Contig Probe Generator Picture

There are four options you can set for the contig generator.

  1. The DataStores whose data you want to use use define the probes
  2. The maximum distance between contigs to merge them together
  3. The minimum size of contig to generate
  4. The amount of enrichment you want to use as a cutoff to start/end a contig

You can also choose to limit the anlaysis to only a certain subset of read strands, and for the reads you use you can choose to build clusters separately for different strands. When separating the different strands the enrichment level you use is based on the total number of reads and is not recalculated for each strand, so a common threshold is always used in all cases.

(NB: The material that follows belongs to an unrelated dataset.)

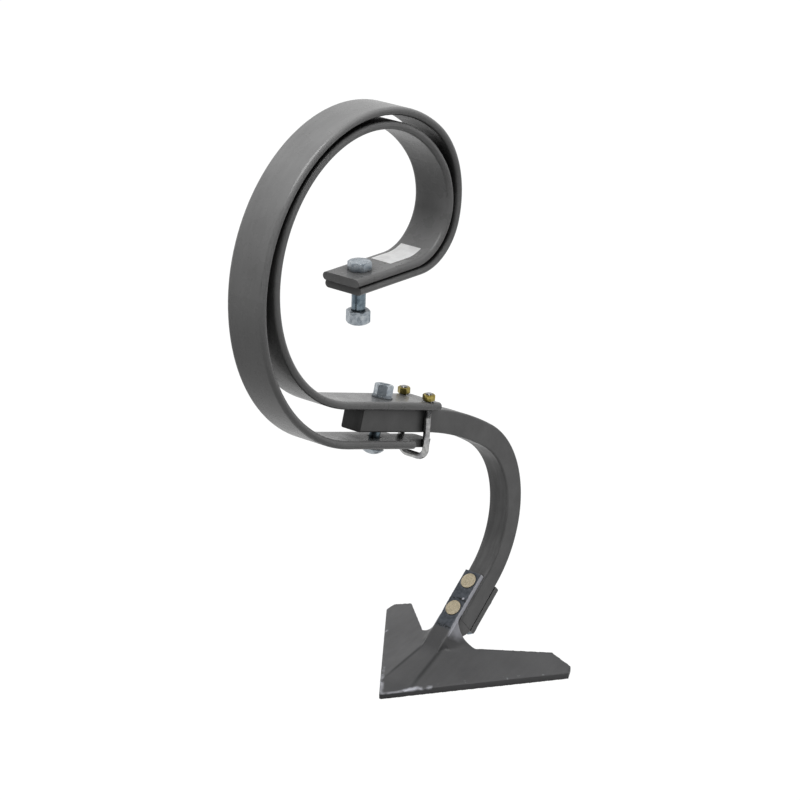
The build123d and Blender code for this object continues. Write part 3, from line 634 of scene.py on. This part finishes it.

For the purpose of the analysis the probes from all of the selected stores are merged. Generally, if you want to compare two datasets then you would combine them to generate the contigs so you have a common set of regions in which you can make measurements.

Allowing some flexibility in the distance between adjacent contigs is often a good idea. Due to mapping constraints it is easy to get small holes inside a cluster of reads. Adding this flexibility means that a single large cluster won't be split into many smaller clusters.

The minimum size cutoff can be useful to remove very short contigs which often contain only a single read, or a set of reads which map to exactly the same point.

Choosing a suitable enrichment factor is not an exact science and will depend on the nature of your data. You can choose whatever fold enrichment you like, but the actual analysis will reduce this to an integer number of reads (shown in brackets), since in real data the degree of overlap will always be an integer. Setting this value higher will result in more specific areas of enrichment being found, but may fragment larger enriched regions. Setting this lower will find more enriched regions, but at the expense of these being identified less exactly.